Plan Colombia's glaring shortcomings obscure the more modest accomplishments to which Admiral Mullen alluded. The plan has failed to reach either of its two fundamental objectives: halving cocaine production and ending Colombia's forty year-long civil war between the state, guerrillas, and paramilitaries. Predictably, massive aerial spraying campaigns that have targeted only a fraction of Colombian coca farms have been ineffective. A 2008 report from the U.S. Justice Department noted that cocaine production has remained stable under Plan Colombia and the price of cocaine on the world market has not changed significantly. And while Colombia has contained Fuerzas Armadas Revolucinarios de Colombia (FARC) -- Colombia's largest guerrilla organization -- it has experienced a surge in paramilitary activity in major cities such as Medellin in recent years. Human Rights Watch reported in January 2009 that extrajudicial killings by paramilitaries and disaffected members of the Colombian Army are also on the rise across the country.

Moreover, Plan Colombia's military-centered approach to counternarcotics has exacerbated the conflict in urban regions. The plan's aerial spraying of suspected coca fields and military-led raids against guerrillas have displaced nearly three million people, leading the United Nations Refugee Agency to rank Colombia's displacement problem as the second-worst in the world, just after that of Sudan. The first half of 2008 marked the highest rate of displacement in Colombia in over a quarter-century, reaching levels not seen since the heyday of guerrilla violence and drug cartel activity in the 1980s. Displacement has contributed to violence in metropolitan areas, as guerillas fleeing from the Colombian jungles transport the conflict along with them into the cities. Meanwhile, guerilla and paramilitary recruiters have targeted poor and disillusioned members of displaced communities newly settled in Colombia's urban centers.

But the greatest weakness of Admiral Mullen's recommendation is that it relies on superficial comparisons that fail to recognize that Afghanistan and Colombia are at vastly different stages in their nationhood. Both are developing countries, face insurgencies, and are among the world's leading producers of illicit drugs, yet the parallels end there. Colombia has been a wavering democracy for over fifty years. The foundations for the rule of law and effective governance have been in place there for decades. Afghanistan, in contrast, suffered through decades of war with the Soviet Union and among Afghan tribes, and introduced democracy only in the aftermath of a foreign invasion in 2001. Its democratic institutions are still in their infancy. And while Colombia's president, Alvaro Uribe, enjoys high approval rates, the Karzai government garners little support among Afghans and struggles to secure areas beyond Kabul, let alone implement the substantial reforms that the new plan would require.

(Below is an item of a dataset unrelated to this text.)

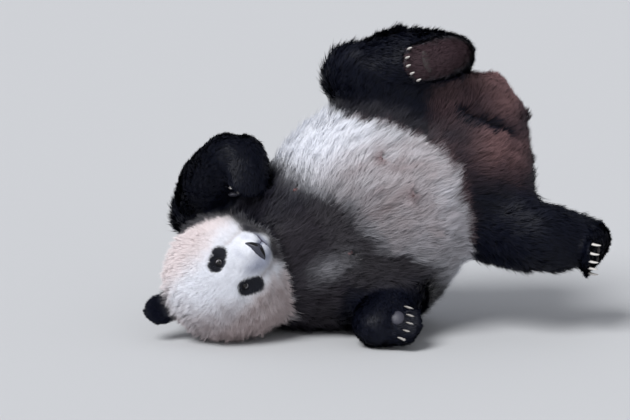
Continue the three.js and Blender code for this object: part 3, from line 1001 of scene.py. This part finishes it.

Given the severity of the crisis in Afghanistan, the Plan Colombia strategy is entirely insufficient.

It is hardly debatable that a sustained counternarcotics effort is needed in Afghanistan. The opium industry continues to produce revenue for the Taliban, impede Afghanistan's long-term economic development, and hook addicts from Central Asia to Western Europe. But as Plan Colombia demonstrated, a strategy that focuses simultaneously on defeating insurgents and eliminating the drug trade will be devoid of anything resembling success.

Fortunately, the Obama administration unveiled a new Afghanistan strategy in December 2009 that limits military resources used to counter the drug trade. President Obama appears to have acknowledged that in order to succeed in Afghanistan, the U.S. military must shift away from counternarcotics operations and concentrate on defeating the Taliban. This strategy accepts that the key steps to curtailing Afghanistan's opium industry -- interdiction, eradication, political and economic development, and judicial reform -- cannot be taken without first establishing a basic level of security. And at present, Afghanistan slips farther from stability every day.

Although it has moved in the right direction, the Obama administration must go further by recognizing that security in Afghanistan is a two-tiered process. The Afghan drug industry will continue to flourish as long as the insurgency threatens the country's stability and undermines its nascent democratic institutions. An effective counterinsurgency campaign is therefore a prerequisite to a robust counternarcotics effort.

If NATO and Afghan forces manage to suppress the insurgency, the Obama administration should move forward with its plans to cripple the Afghan narcotics industry. In the meantime, the U.S. military should cede control of counternarcotics operations to organizations with experience promoting legitimate rural livelihoods and in developing local institutions to combat drug trafficking in the long-term -- organizations that include international bodies like the United Nations Office on Drugs and Crime and the World Bank, as well as domestically-based agencies like USAID and the U.S. Justice Department.

In the midst of a war that has cost the United States well over $200 billion, exporting the Plan Colombia model to Afghanistan will add expenses without producing any meaningful results. Far from the "Plan Afghanistan" Admiral Mullen envisions, a two-tiered approach -- in which the U.S. military focuses first on overpowering the insurgency and establishing security -- is the only plan worth pursuing.